From a living fluorescent biological sample to an embedded specimen for light and electron microscopy, pitfalls and trade-offs. (A) Living matter is essentially composed of water and proteins, lipids and carbohydrates. Protein functions are related to their structural shape, supported by several scaffolding proteins. (B) During chemical fixation the sample is immobilized by cross-linking. The fixative, mostly aldehyde compounds, creates bonds between proteins, lipids and carbohydrates. Diffusion and fixation efficiency is affected by the sample’s density and the pH of local sub-compartments. (C) In the following dehydration in increasing concentrations of solvent, unbound fixative is progressively eluted together with the water bound in the sample. (D) The solvent is then progressively replaced by resin and polymerization is initiated (by heat or UV polymerization).
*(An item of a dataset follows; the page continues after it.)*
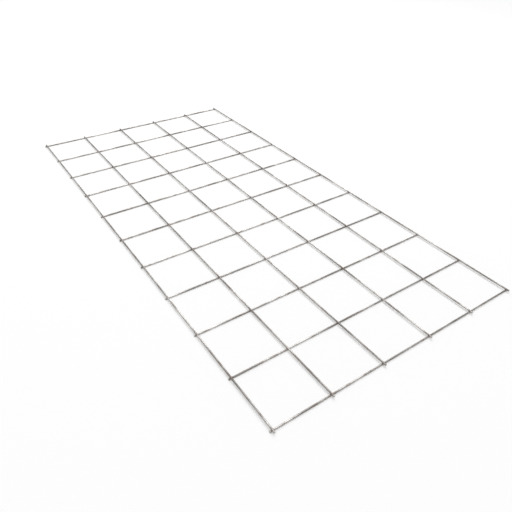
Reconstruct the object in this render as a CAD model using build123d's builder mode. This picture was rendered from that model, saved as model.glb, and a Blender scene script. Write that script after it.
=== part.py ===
from build123d import *
import os

# Welded wire mesh panel: a sheet of drawn steel wires crossing at right angles,
# spot welded wherever two of them cross. Millimetres, +Z up, width along X,
# length along Y. The panel lies on its cross wires, with the origin under its
# middle, at the level that those wires rest on.

# Driving dimensions
pitch_across = 200.0
pitch_along = 200.0
cells_across = 5
cells_along = 10
line_wire_diameter = 6.0
cross_wire_diameter = 6.0
line_wire_overhang_front = 12.0
line_wire_overhang_back = 5.0
cross_wire_overhang = 8.0
weld_set_down = 0.7
weld_collar_margin = 0.5
weld_collar_height = 1.6
sheared_edge_chamfer = 0.5
wire_sides = 8

# Heights of the two layers and of the joint between them
cross_wire_height = cross_wire_diameter / 2
line_wire_height = cross_wire_diameter - weld_set_down + line_wire_diameter / 2
weld_height = cross_wire_diameter - weld_set_down / 2

# Wire lengths, from the outermost welds out to the sheared ends
line_wire_length = cells_along * pitch_along + line_wire_overhang_front + line_wire_overhang_back
cross_wire_length = cells_across * pitch_across + 2 * cross_wire_overhang

# The origin is at the middle of the line wires, so that the cross wires and the welds
# sit off it by half of what the two overhangs differ
pattern_offset = (line_wire_overhang_front - line_wire_overhang_back) / 2

# A flat of the wire's section faces straight down, so that the panel rests on it
flat_down = 180 / wire_sides

# The squeezed-out metal of a spot weld stands a little past the thinner wire
weld_collar_diameter = min(line_wire_diameter, cross_wire_diameter) + 2 * weld_collar_margin

os.makedirs("parts", exist_ok=True)

with BuildPart() as mesh_panel:
    # Cross wires, the lower layer, all of one length and evenly spaced
    with BuildSketch(Plane.YZ):
        with Locations((pattern_offset, cross_wire_height)):
            with GridLocations(pitch_along, 0, cells_along + 1, 1):
                RegularPolygon(
                    cross_wire_diameter / 2, wire_sides, major_radius=False, rotation=flat_down
                )
    extrude(amount=cross_wire_length / 2, both=True)

    # Line wires, the upper layer, sunk a little into the cross wires by the welding
    with BuildSketch(Plane.XZ):
        with Locations((0, line_wire_height)):
            with GridLocations(pitch_across, 0, cells_across + 1, 1):
                RegularPolygon(
                    line_wire_diameter / 2, wire_sides, major_radius=False, rotation=flat_down
                )
    extrude(amount=line_wire_length / 2, both=True)

    # Sheared wire ends, with their sharp rims worn off
    end_faces = mesh_panel.faces().group_by(Axis.X)[0] + mesh_panel.faces().group_by(Axis.X)[-1]
    end_faces += mesh_panel.faces().group_by(Axis.Y)[0] + mesh_panel.faces().group_by(Axis.Y)[-1]
    chamfer(end_faces.edges(), sheared_edge_chamfer)

    # Spot welds: a thin collar of squeezed-out metal round the joint at every crossing
    with BuildSketch(Plane.XY.offset(weld_height)):
        with Locations((0, pattern_offset)):
            with GridLocations(pitch_across, pitch_along, cells_across + 1, cells_along + 1):
                RegularPolygon(
                    weld_collar_diameter / 2, wire_sides, major_radius=False, rotation=flat_down
                )
    extrude(amount=weld_collar_height / 2, both=True)

mesh_panel.part.label = "mesh_panel"
export_step(mesh_panel.part, "parts/mesh_panel.step")
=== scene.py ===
# %% [markdown]
# # Welded wire mesh panel
# A building sheet of drawn steel wires, crossing at right angles and spot welded at every crossing.
# The construction is already settled and is loaded as a fixed frame. This script gives it its looks:
# round wires with sheared ends, weld metal squeezed out at each joint, and a used bright-steel finish.

import math

import bmesh
import bpy
from mathutils import Matrix, Vector, noise


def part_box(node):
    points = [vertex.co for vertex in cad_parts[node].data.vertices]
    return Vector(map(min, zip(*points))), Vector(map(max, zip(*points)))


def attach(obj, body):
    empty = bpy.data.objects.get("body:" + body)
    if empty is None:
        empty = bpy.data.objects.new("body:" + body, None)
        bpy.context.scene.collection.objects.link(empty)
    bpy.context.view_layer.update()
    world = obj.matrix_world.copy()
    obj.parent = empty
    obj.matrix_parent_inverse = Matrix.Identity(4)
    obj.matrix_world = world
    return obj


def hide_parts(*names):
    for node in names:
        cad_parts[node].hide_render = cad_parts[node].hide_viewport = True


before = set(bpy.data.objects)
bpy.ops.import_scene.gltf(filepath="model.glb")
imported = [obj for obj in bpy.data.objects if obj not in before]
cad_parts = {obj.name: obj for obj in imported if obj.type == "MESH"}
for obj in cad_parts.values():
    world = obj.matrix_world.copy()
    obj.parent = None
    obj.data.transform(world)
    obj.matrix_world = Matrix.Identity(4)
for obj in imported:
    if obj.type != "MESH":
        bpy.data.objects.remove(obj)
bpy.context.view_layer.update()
panel_low, panel_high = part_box("mesh_panel")
print("panel from", tuple(panel_low), "to", tuple(panel_high))

# %% [markdown]
# ## Sizes of the mesh
# Only a few sizes are given here, the ones that a mesh maker would quote. The lengths of the wires
# follow from the frame's own box, so the round wires are cut to the length of the plain bars. The line
# wires are cut close behind the last cross wire and longer in front of the first.

# %% Sizes, in metres
PITCH = 0.200
CELLS_ACROSS = 5
CELLS_ALONG = 10
WIRE_RADIUS = 0.003
BACK_OVERHANG = 0.005

panel_width = panel_high.x - panel_low.x
panel_length = panel_high.y - panel_low.y
cross_wire_height = panel_low.z + WIRE_RADIUS
line_wire_height = panel_high.z - WIRE_RADIUS
weld_height = (cross_wire_height + line_wire_height) / 2

line_wire_places = [(i - CELLS_ACROSS / 2) * PITCH for i in range(CELLS_ACROSS + 1)]
last_cross_wire = panel_high.y - BACK_OVERHANG
cross_wire_places = [last_cross_wire - (CELLS_ALONG - j) * PITCH for j in range(CELLS_ALONG + 1)]
print(len(line_wire_places), "line wires and", len(cross_wire_places), "cross wires")

# %% [markdown]
# ## Camera
# The camera stands beside one corner of the sheet, at chest height, and looks down along it. Its place
# and its angles are given as a person would measure them: a heading turned from the sheet's length,
# a tilt below the horizon, and a slight roll.

# %% Camera
CAMERA_PLACE = Vector((-0.9706, -1.5800, 1.1270))
CAMERA_HEADING = math.radians(34.98)
CAMERA_TILT = math.radians(37.10)
CAMERA_ROLL = math.radians(1.28)
CAMERA_LENS = 35.02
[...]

Depending on the type of resin, chemical bonds can be formed between sample and resin, which provide complementary fixation. (E) Physical fixation, on the other hand, instantaneously and homogeneously immobilizes the entire sample, going from a hydrated living state (H₂OL) to a cryo-immobilized state (H₂OS) in a matter of milliseconds. Ice crystal growth resulting in damage of the ultrastructure is prevented and the water molecules remain in place. (F) The vitrified specimen is dehydrated in solvent at −90°C. The solvent substitutes the solid water, molecule by molecule. If chemical fixatives are added, these are simultaneously diffused into the specimen. These fixatives become active only above −60°C. (G) Graphical legend. (H) The CLEM in-resin fluorescence paradigm. Moving from the living, fluorescent sample to the ideal fixed electron microscopy material inevitably causes fluorescent protein quenching. The ideal IRF protocol is a compromise between acceptable fluorescence loss to identify the protein of interest after resin embedding, and adequate ultrastructure preservation and imaging contrast to achieve exploitable EM images.